О ней часто злословили ее соотечественницы, полагая себя настоящими светскими дамами:
– Мать Мария – да какая же она монахиня? Доклады читает, дебаты, любит политику… Ни устава монашеского не блюдет, ни уклада. Неблагообразна, неблагочинна – один соблазн! Сидит нога на ногу, а то и на диване с ногами. Жарко – она апостольник на затылок. Нет-нет, уж ты либо монахиня, либо снимай клобук и рясу…Такого рода отзывы сопровождали матушку в течение всего ее монашества. «Горе вам, когда все люди будут говорить о вас хорошо», – приводит Т. Манухина библейскую истину. И добавляет: «…вот это «горе» матери Марии не коснулось, все хорошо о ней не говорили».
Похоже, что матушку мало задевало это злословие. По-прежнему ее целью было накормить голодных, обогреть бездомных.
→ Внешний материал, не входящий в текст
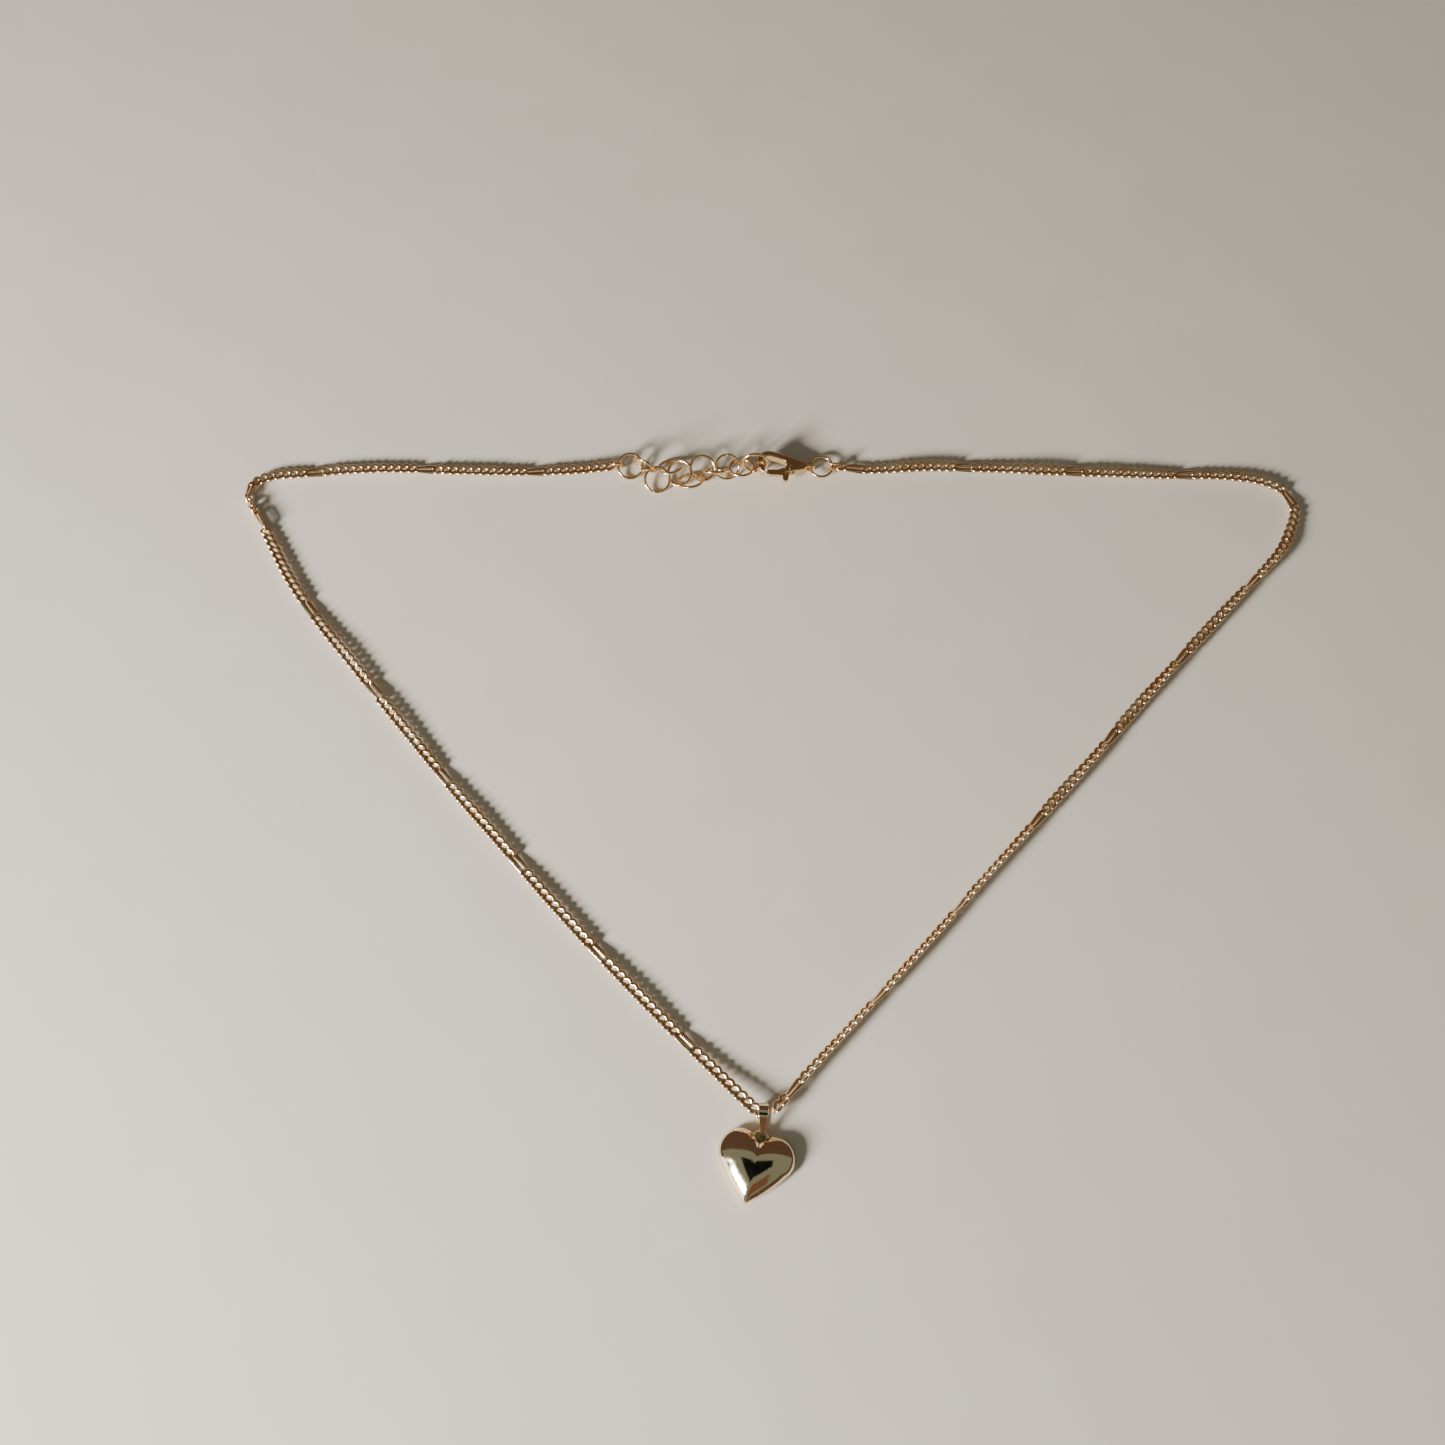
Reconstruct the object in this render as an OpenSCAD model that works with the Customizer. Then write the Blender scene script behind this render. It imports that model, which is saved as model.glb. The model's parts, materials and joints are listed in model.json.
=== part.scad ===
// Heart pendant necklace, lying flat and closed: curb chain with a longer link after every
// twelve small ones, ring extender, lobster clasp, strip bail and puffed heart.
// Millimetres, +Z up, the resting surface is z = 0, origin under the middle of the outline.

/* [Chain] */

// Thickness of the chain wire
wire = 0.42;  // [0.35:0.01:0.45]

// Width of a link, from the middle of one side wire to the middle of the other
link_width = 1.35;  // [1.2:0.05:1.5]

// Length of a small link, from the middle of one end to the middle of the other
small_length = 1.92;  // [1.9:0.01:1.96]

// Length of a long link, from the middle of one end to the middle of the other
long_length = 3.84;  // [3.6:0.02:4.2]

// Small links between two long links
small_links = 12;  // [8:1:14]

// How far each link is turned about the line of the chain, to one side and then the other
link_roll = 32;  // [28:1:40]

/* [Rings] */

// Thickness of the extender ring and jump ring wire
ring_wire = 0.5;  // [0.4:0.02:0.6]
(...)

– Я веду хозяйство по принципу самоокупаемости, а когда не хватает, приклянчиваю у общественных организаций, – объясняла она интересующимся.Вот что писалось уже в 1937 году в «Вестнике РСХД»:
...Цель женского общежития (на ул. Лурмель) – дать возможность малоимущим людям за минимальную плату иметь полный пансион. В общежитии сейчас живет 25 человек, из которых часть оплачивает свое существование, часть не имеет возможности внести даже половинную сумму. Кроме того, в общежитии постоянно живет 7–8 человек персонала. При этом общежитии уже три года существует дешевая столовая, в которой выдается от 100 до 200 обедов в день… Стоимость обеда (суп и второе мясное) этой осенью была поднята с 1 с пол. до 2 франков. Столовая посещается главным образом получающими пособие безработными. Среди столующихся удалось наладить культурно-просветительскую работу, в которой активное участие принимают сами посетители столовой.
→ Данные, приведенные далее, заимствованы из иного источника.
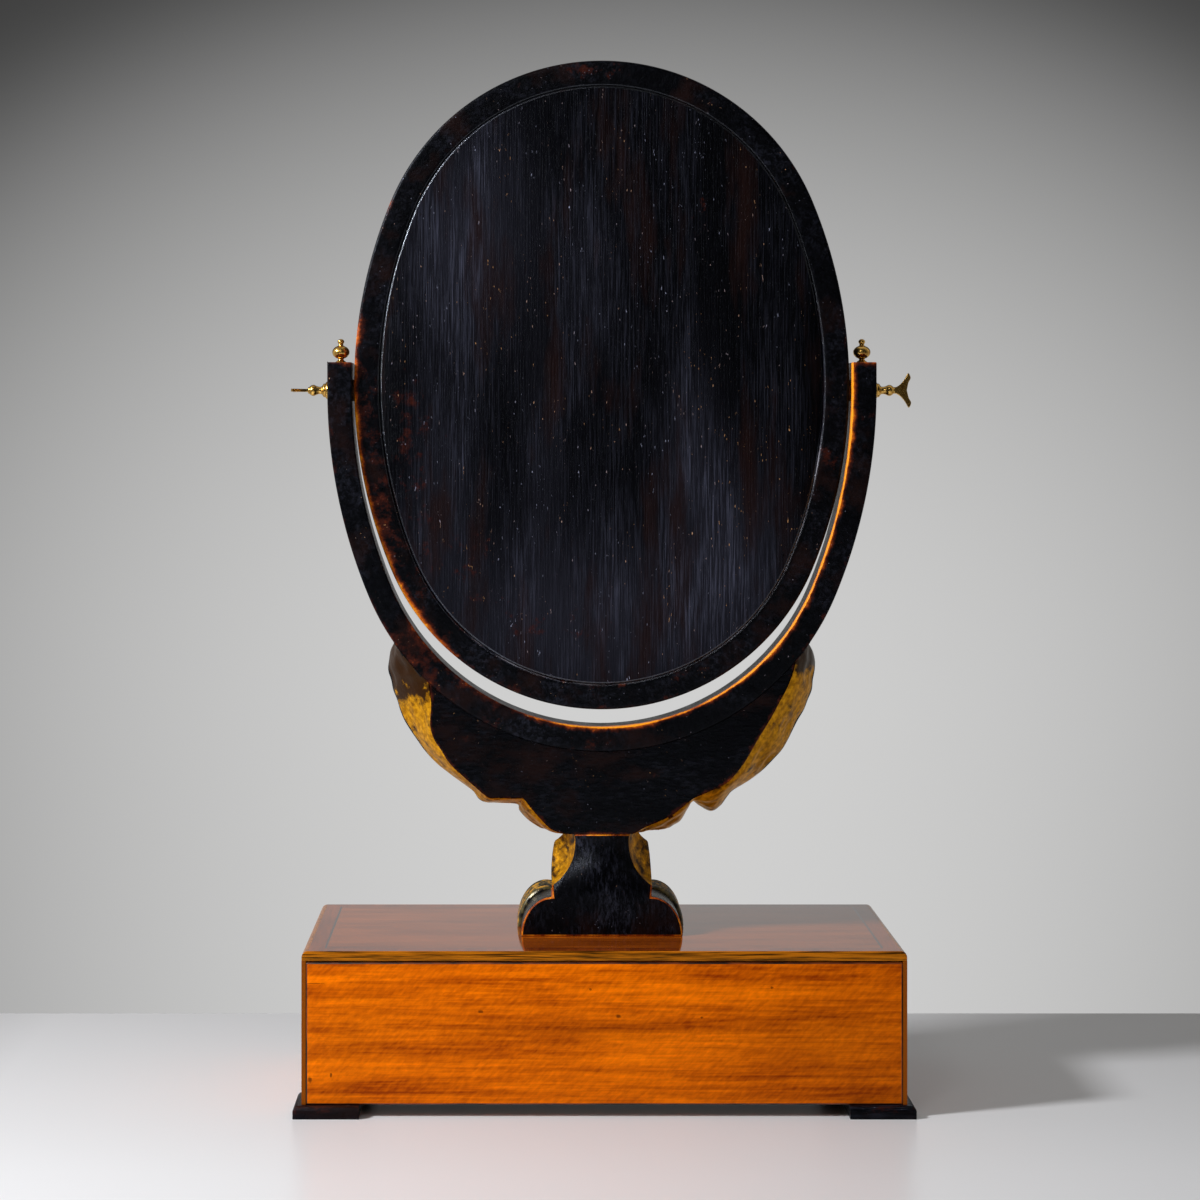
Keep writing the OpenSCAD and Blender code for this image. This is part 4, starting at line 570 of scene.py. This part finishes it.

Что касается «культурно-просветительской работы», то недаром митрополит Евлогий писал о матери Марии:
...Необычайная энергия, свободолюбивая широта взглядов, дар инициативы и властность – характерные черты ее натуры. Ни левых политических симпатий, ни демагогической склонности влиять на людей она в монашестве не изжила.
Это несколько резковатое высказывание лишь подчеркивает то влияние, которое матушка имела на людей, и ни «левые политические симпатии», ни «демагогическая склонность», если они и имелись, не заслоняли в ней главного: безраздельного стремления к бескорыстной помощи.
Сегодня порой приходится слышать, что мать Мария была максималисткой и по натуре, и по убеждениям. Наверное, можно сказать и так. Она действительно полагала, что в эту страшную для человечества эпоху, когда люди захлебываются в страданиях, просто преступление отгораживаться от них даже ради собственного спасения.
Когда людям было некуда идти и некому их защитить – матушка устремлялась им на помощь. Русская монахиня приобретала все большую популярность среди простых людей. Когда в Париж приезжал очередной безработный, то сразу же слышал на вокзальной площади русскую речь. Соотечественники-водители говорили ему:
– Делать нечего, придется тебя к матери Марии везти. Есть у нас такая, она тебя как-нибудь определит…
В своем желании помочь нуждающимся мать Мария не останавливалась даже перед тем, чтобы выдавать фиктивные справки о работе в основанных ею домах: подобное свидетельство давало людям реальную возможность действительно устроиться на работу. Правда, через несколько лет парижская администрация заподозрила неладное и выявила фиктивность многих справок, выданных ею. Но уважение к русской монахине и ее деятельности оказалось настолько велико, что этому делу не дали дальнейшего хода.